**STATED GOAL**. The listing below should be written out exactly; please include all of it.

**AVAILABLE DATA**.
>>>

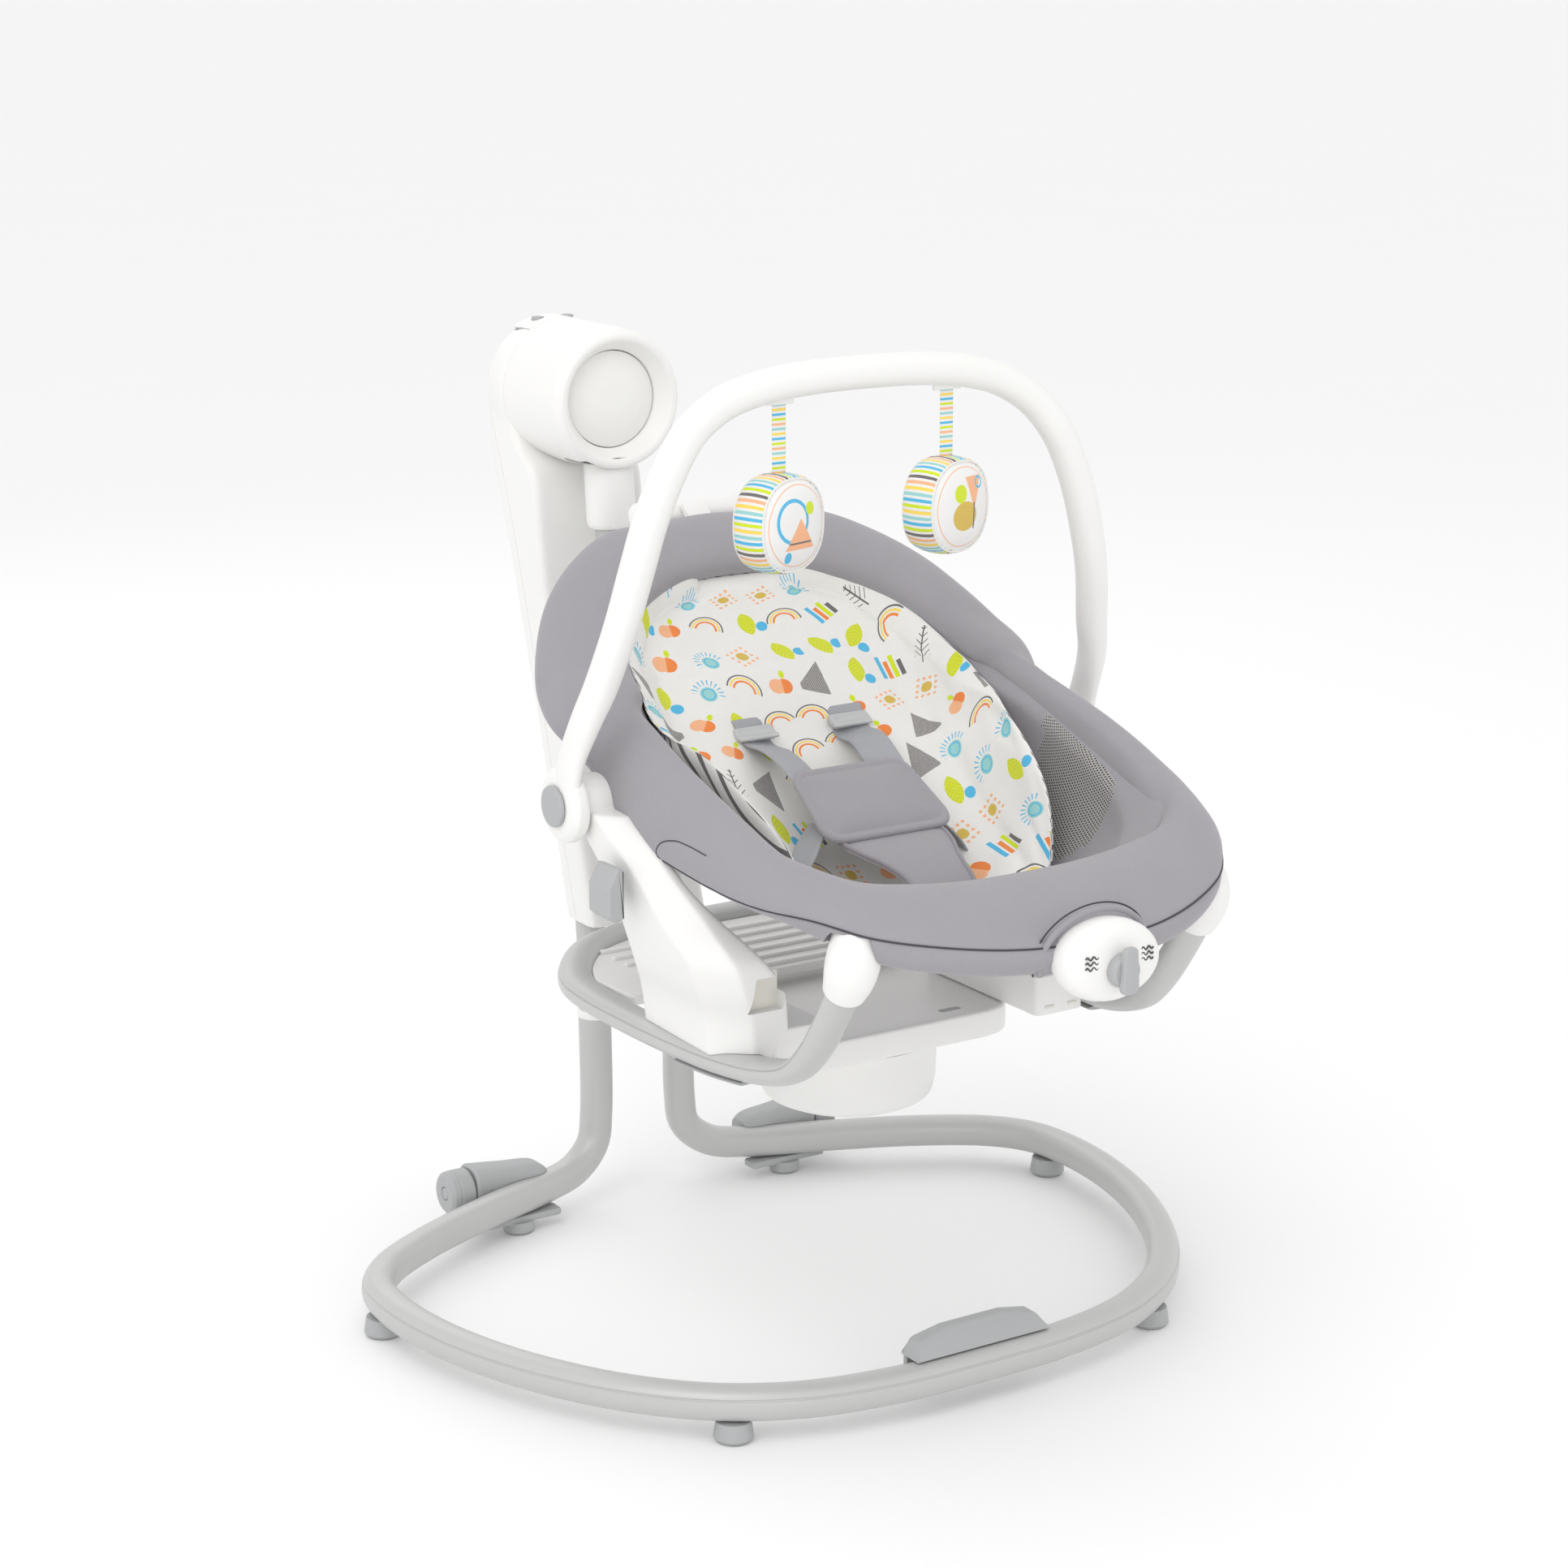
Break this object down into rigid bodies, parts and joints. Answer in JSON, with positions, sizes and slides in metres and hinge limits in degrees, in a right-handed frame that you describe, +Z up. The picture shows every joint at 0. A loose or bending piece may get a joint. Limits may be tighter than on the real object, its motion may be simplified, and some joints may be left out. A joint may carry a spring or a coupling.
{
  "type": "baby swing",
  "caption": "Baby swing with a bent-tube floor base, leaning motor post, hanging arm with a turntable dock, and a reclining lift-off rocker seat under a toy arch.",
  "frame": {"origin": "on the floor under the middle of the bounding box", "axes": "+Z up, the seat faces -Y, +X to the right seen from the front"},
  "size_m": [0.766, 0.942, 0.863],
  "materials": {
    "pale_gray_tube": "satin paint",
    "white_plastic": "satin moulded plastic",
    "gray_plastic": "fine matte moulded plastic",
    "gear_plastic": "plain acetal",
    "hidden_steel": "plain steel",
    "board": "circuit board lacquer",
    "gray_fabric": "soft knitted polyester",
    "printed_fabric": "soft printed jersey"
  },
  "bodies": {
    "base": {"base_tube": "pale_gray_tube", "upright_left": "pale_gray_tube", "upright_right": "pale_gray_tube", "foot_side_left": "gray_plastic", "foot_side_right": "gray_plastic", "foot_front_left": "gray_plastic", "foot_front_right": "gray_plastic", "foot_rear_left": "gray_plastic", "foot_rear_right": "gray_plastic", "roller_housing_left": "gray_plastic", "roller_housing_right": "gray_plastic", "base_cover": "gray_plastic", "post_front_shell": "white_plastic", "post_rear_shell": "white_plastic", "battery_door": "white_plastic", "head_shell": "white_plastic", "head_cap": "white_plastic", "control_panel": "gray_plastic", "bearing_plate": "gray_plastic", "motor_plate": "gray_plastic", "drive_motor": "hidden_steel", "circuit_board": "board"},
    "roller_left": {"roller_left": "gray_plastic"},
    "roller_right": {"roller_right": "gray_plastic"},
    "power_button": {"power_button": "white_plastic"},
    "speed_button": {"speed_button": "white_plastic"},
    "drive_pinion": {"drive_pinion": "gear_plastic"},
    "swing_arm": {"swing_shaft": "hidden_steel", "sector_gear": "gear_plastic", "arm_lever": "hidden_steel", "arm_tube": "pale_gray_tube", "arm_sleeve": "white_plastic", "dock_hub": "white_plastic"},
    "turntable": {"dock_plate": "white_plastic"},
    "rocker": {"rocker_frame": "pale_gray_tube", "cross_panel": "white_plastic", "bracket_left": "white_plastic", "bracket_right": "white_plastic", "leg_sleeve_left": "white_plastic", "leg_sleeve_right": "white_plastic", "pivot_pin_left": "gray_plastic", "pivot_pin_right": "gray_plastic", "seat_ring": "hidden_steel", "front_rim": "gray_fabric", "seat_pad": "printed_fabric", "crotch_strap": "gray_fabric", "harness_buckle": "gray_plastic", "belly_pad": "gray_fabric", "vibration_housing": "white_plastic", "vibration_motor": "hidden_steel"},
    "vibration_knob": {"vibration_knob": "gray_plastic"},
    "latch_lever_left": {"latch_lever_left": "gray_plastic"},
    "latch_lever_right": {"latch_lever_right": "gray_plastic"},
    "backrest": {"back_frame": "hidden_steel", "back_rim": "gray_fabric", "back_pad": "printed_fabric"},
    "recline_handle": {"recline_handle": "white_plastic"},
    "toy_arch": {"toy_arch": "white_plastic"},
    "toy_left": {"toy_left": "printed_fabric"},
    "toy_right": {"toy_right": "printed_fabric"}
  },
  "joints": [
    {"name": "roller_left_spin", "type": "hinge", "parent": "base", "child": "roller_left", "pos_m": [-0.2035, 0.284, 0.043], "axis": [1, 0, 0], "continuous": true},
    {"name": "roller_right_spin", "type": "hinge", "parent": "base", "child": "roller_right", "pos_m": [0.2035, 0.284, 0.043], "axis": [1, 0, 0], "continuous": true},
    {"name": "power_press", "type": "slide", "parent": "base", "child": "power_button", "axis": [0, 0, -1], "range_m": [0, 0.0012], "stiffness_N_per_m": 400},
    {"name": "speed_press", "type": "slide", "parent": "base", "child": "speed_button", "axis": [0, 0, -1], "range_m": [0, 0.0012], "stiffness_N_per_m": 400},
    {"name": "arm_swing", "type": "hinge", "parent": "base", "child": "swing_arm", "pos_m": [0, 0.396, 0.776], "axis": [0, 1, 0], "range_deg": [-10, 10]},
    {"name": "pinion_spin", "type": "hinge", "parent": "base", "child": "drive_pinion", "pos_m": [0, 0.392, 0.7277], "axis": [0, 1, 0], "range_deg": [-50, 50]},
    {"name": "dock_turn", "type": "hinge", "parent": "swing_arm", "child": "turntable", "pos_m": [0, -0.076, 0.285], "axis": [0, 0, 1], "range_deg": [-90, 90]},
    {"name": "seat_liftoff", "type": "slide", "parent": "turntable", "child": "rocker", "axis": [0, 0, 1], "range_m": [0, 0.1]},
    {"name": "vibration_dial", "type": "hinge", "parent": "rocker", "child": "vibration_knob", "pos_m": [0, -0.464, 0.426], "axis": [0, 1, 0], "range_deg": [-45, 45]},
    {"name": "latch_left_open", "type": "hinge", "parent": "rocker", "child": "latch_lever_left", "pos_m": [-0.2565, -0.1012, 0.447], "axis": [0, 0, -1], "range_deg": [0, 20], "stiffness_Nm_per_rad": 0.1},
    {"name": "latch_right_open", "type": "hinge", "parent": "rocker", "child": "latch_lever_right", "pos_m": [0.2565, -0.1012, 0.447], "axis": [0, 0, 1], "range_deg": [0, 20], "stiffness_Nm_per_rad": 0.1},
    {"name": "recline", "type": "hinge", "parent": "rocker", "child": "backrest", "pos_m": [0, -0.049, 0.505], "axis": [1, 0, 0], "range_deg": [-12, 12]},
    {"name": "handle_squeeze", "type": "slide", "parent": "backrest", "child": "recline_handle", "axis": [0, 0.7431, 0.6691], "range_m": [0, 0.006], "stiffness_N_per_m": 900},
    {"name": "arch_tilt", "type": "hinge", "parent": "rocker", "child": "toy_arch", "pos_m": [0, -0.049, 0.505], "axis": [1, 0, 0], "range_deg": [-40, 15]},
    {"name": "toy_left_swing", "type": "hinge", "parent": "toy_arch", "child": "toy_left", "pos_m": [-0.084, -0.097, 0.827], "axis": [1, 0, 0], "range_deg": [-40, 40]},
    {"name": "toy_right_swing", "type": "hinge", "parent": "toy_arch", "child": "toy_right", "pos_m": [0.084, -0.097, 0.827], "axis": [1, 0, 0], "range_deg": [-40, 40]}
  ],
  "couplings": [
    {"joint": "pinion_spin", "follows": "arm_swing", "ratio": -5}
  ]
}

<<<

**CORRECT RESULT**.
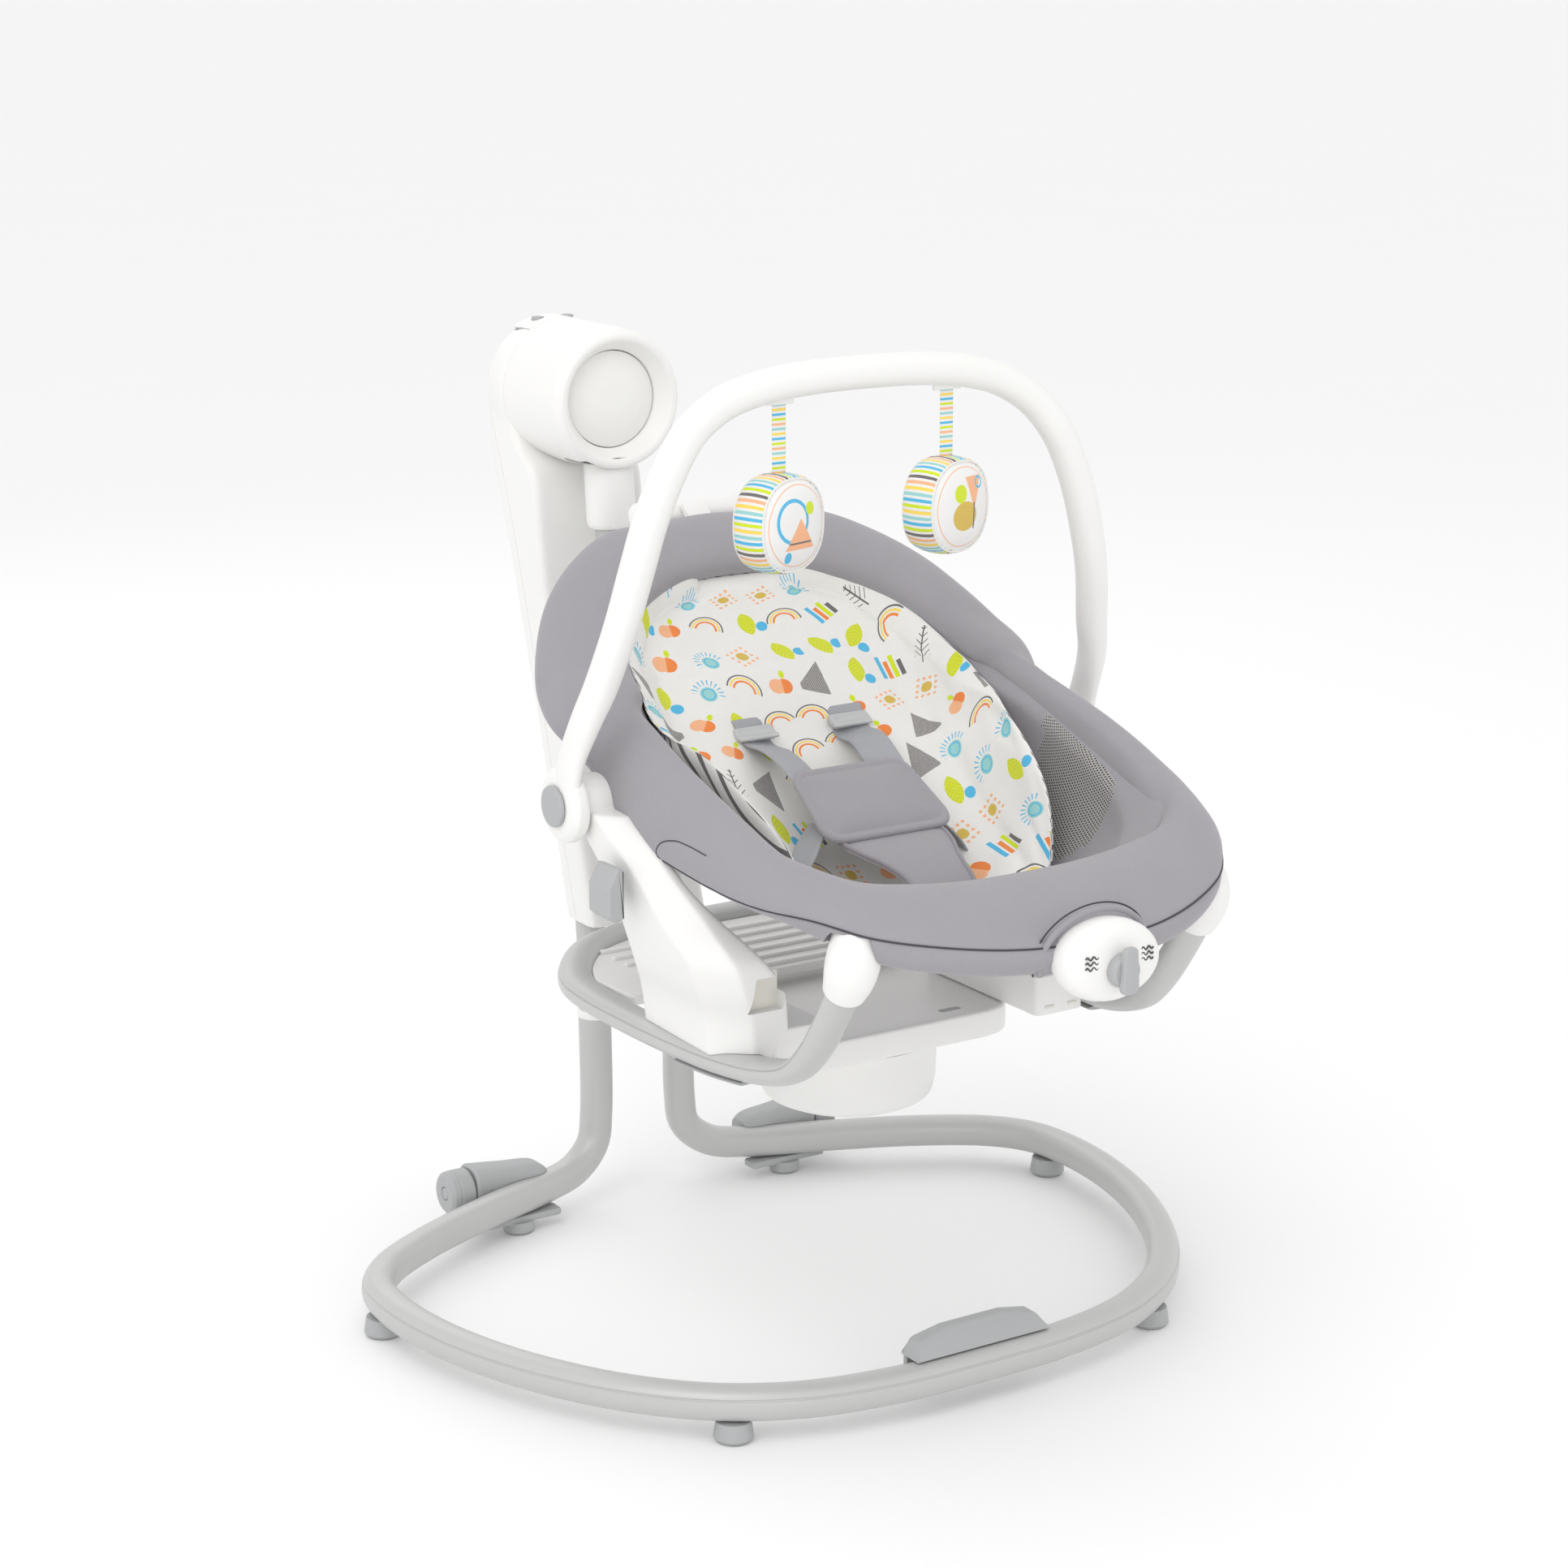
Break this object down into rigid bodies, parts and joints. Answer in JSON, with positions, sizes and slides in metres and hinge limits in degrees, in a right-handed frame that you describe, +Z up. The picture shows every joint at 0. A loose or bending piece may get a joint. Limits may be tighter than on the real object, its motion may be simplified, and some joints may be left out. A joint may carry a spring or a coupling.
{
  "type": "baby swing",
  "caption": "Baby swing with a bent-tube floor base, leaning motor post, hanging arm with a turntable dock, and a reclining lift-off rocker seat under a toy arch.",
  "frame": {"origin": "on the floor under the middle of the bounding box", "axes": "+Z up, the seat faces -Y, +X to the right seen from the front"},
  "size_m": [0.766, 0.942, 0.863],
  "materials": {
    "pale_gray_tube": "satin paint",
    "white_plastic": "satin moulded plastic",
    "gray_plastic": "fine matte moulded plastic",
    "gear_plastic": "plain acetal",
    "hidden_steel": "plain steel",
    "board": "circuit board lacquer",
    "gray_fabric": "soft knitted polyester",
    "printed_fabric": "soft printed jersey"
  },
  "bodies": {
    "base": {"base_tube": "pale_gray_tube", "upright_left": "pale_gray_tube", "upright_right": "pale_gray_tube", "foot_side_left": "gray_plastic", "foot_side_right": "gray_plastic", "foot_front_left": "gray_plastic", "foot_front_right": "gray_plastic", "foot_rear_left": "gray_plastic", "foot_rear_right": "gray_plastic", "roller_housing_left": "gray_plastic", "roller_housing_right": "gray_plastic", "base_cover": "gray_plastic", "post_front_shell": "white_plastic", "post_rear_shell": "white_plastic", "battery_door": "white_plastic", "head_shell": "white_plastic", "head_cap": "white_plastic", "control_panel": "gray_plastic", "bearing_plate": "gray_plastic", "motor_plate": "gray_plastic", "drive_motor": "hidden_steel", "circuit_board": "board"},
    "roller_left": {"roller_left": "gray_plastic"},
    "roller_right": {"roller_right": "gray_plastic"},
    "power_button": {"power_button": "white_plastic"},
    "speed_button": {"speed_button": "white_plastic"},
    "drive_pinion": {"drive_pinion": "gear_plastic"},
    "swing_arm": {"swing_shaft": "hidden_steel", "sector_gear": "gear_plastic", "arm_lever": "hidden_steel", "arm_tube": "pale_gray_tube", "arm_sleeve": "white_plastic", "dock_hub": "white_plastic"},
    "turntable": {"dock_plate": "white_plastic"},
    "rocker": {"rocker_frame": "pale_gray_tube", "cross_panel": "white_plastic", "bracket_left": "white_plastic", "bracket_right": "white_plastic", "leg_sleeve_left": "white_plastic", "leg_sleeve_right": "white_plastic", "pivot_pin_left": "gray_plastic", "pivot_pin_right": "gray_plastic", "seat_ring": "hidden_steel", "front_rim": "gray_fabric", "seat_pad": "printed_fabric", "crotch_strap": "gray_fabric", "harness_buckle": "gray_plastic", "belly_pad": "gray_fabric", "vibration_housing": "white_plastic", "vibration_motor": "hidden_steel"},
    "vibration_knob": {"vibration_knob": "gray_plastic"},
    "latch_lever_left": {"latch_lever_left": "gray_plastic"},
    "latch_lever_right": {"latch_lever_right": "gray_plastic"},
    "backrest": {"back_frame": "hidden_steel", "back_rim": "gray_fabric", "back_pad": "printed_fabric"},
    "recline_handle": {"recline_handle": "white_plastic"},
    "toy_arch": {"toy_arch": "white_plastic"},
    "toy_left": {"toy_left": "printed_fabric"},
    "toy_right": {"toy_right": "printed_fabric"}
  },
  "joints": [
    {"name": "roller_left_spin", "type": "hinge", "parent": "base", "child": "roller_left", "pos_m": [-0.2035, 0.284, 0.043], "axis": [1, 0, 0], "continuous": true},
    {"name": "roller_right_spin", "type": "hinge", "parent": "base", "child": "roller_right", "pos_m": [0.2035, 0.284, 0.043], "axis": [1, 0, 0], "continuous": true},
    {"name": "power_press", "type": "slide", "parent": "base", "child": "power_button", "axis": [0, 0, -1], "range_m": [0, 0.0012], "stiffness_N_per_m": 400},
    {"name": "speed_press", "type": "slide", "parent": "base", "child": "speed_button", "axis": [0, 0, -1], "range_m": [0, 0.0012], "stiffness_N_per_m": 400},
    {"name": "arm_swing", "type": "hinge", "parent": "base", "child": "swing_arm", "pos_m": [0, 0.396, 0.776], "axis": [0, 1, 0], "range_deg": [-10, 10]},
    {"name": "pinion_spin", "type": "hinge", "parent": "base", "child": "drive_pinion", "pos_m": [0, 0.392, 0.7277], "axis": [0, 1, 0], "range_deg": [-50, 50]},
    {"name": "dock_turn", "type": "hinge", "parent": "swing_arm", "child": "turntable", "pos_m": [0, -0.076, 0.285], "axis": [0, 0, 1], "range_deg": [-90, 90]},
    {"name": "seat_liftoff", "type": "slide", "parent": "turntable", "child": "rocker", "axis": [0, 0, 1], "range_m": [0, 0.1]},
    {"name": "vibration_dial", "type": "hinge", "parent": "rocker", "child": "vibration_knob", "pos_m": [0, -0.464, 0.426], "axis": [0, 1, 0], "range_deg": [-45, 45]},
    {"name": "latch_left_open", "type": "hinge", "parent": "rocker", "child": "latch_lever_left", "pos_m": [-0.2565, -0.1012, 0.447], "axis": [0, 0, -1], "range_deg": [0, 20], "stiffness_Nm_per_rad": 0.1},
    {"name": "latch_right_open", "type": "hinge", "parent": "rocker", "child": "latch_lever_right", "pos_m": [0.2565, -0.1012, 0.447], "axis": [0, 0, 1], "range_deg": [0, 20], "stiffness_Nm_per_rad": 0.1},
    {"name": "recline", "type": "hinge", "parent": "rocker", "child": "backrest", "pos_m": [0, -0.049, 0.505], "axis": [1, 0, 0], "range_deg": [-12, 12]},
    {"name": "handle_squeeze", "type": "slide", "parent": "backrest", "child": "recline_handle", "axis": [0, 0.7431, 0.6691], "range_m": [0, 0.006], "stiffness_N_per_m": 900},
    {"name": "arch_tilt", "type": "hinge", "parent": "rocker", "child": "toy_arch", "pos_m": [0, -0.049, 0.505], "axis": [1, 0, 0], "range_deg": [-40, 15]},
    {"name": "toy_left_swing", "type": "hinge", "parent": "toy_arch", "child": "toy_left", "pos_m": [-0.084, -0.097, 0.827], "axis": [1, 0, 0], "range_deg": [-40, 40]},
    {"name": "toy_right_swing", "type": "hinge", "parent": "toy_arch", "child": "toy_right", "pos_m": [0.084, -0.097, 0.827], "axis": [1, 0, 0], "range_deg": [-40, 40]}
  ],
  "couplings": [
    {"joint": "pinion_spin", "follows": "arm_swing", "ratio": -5}
  ]
}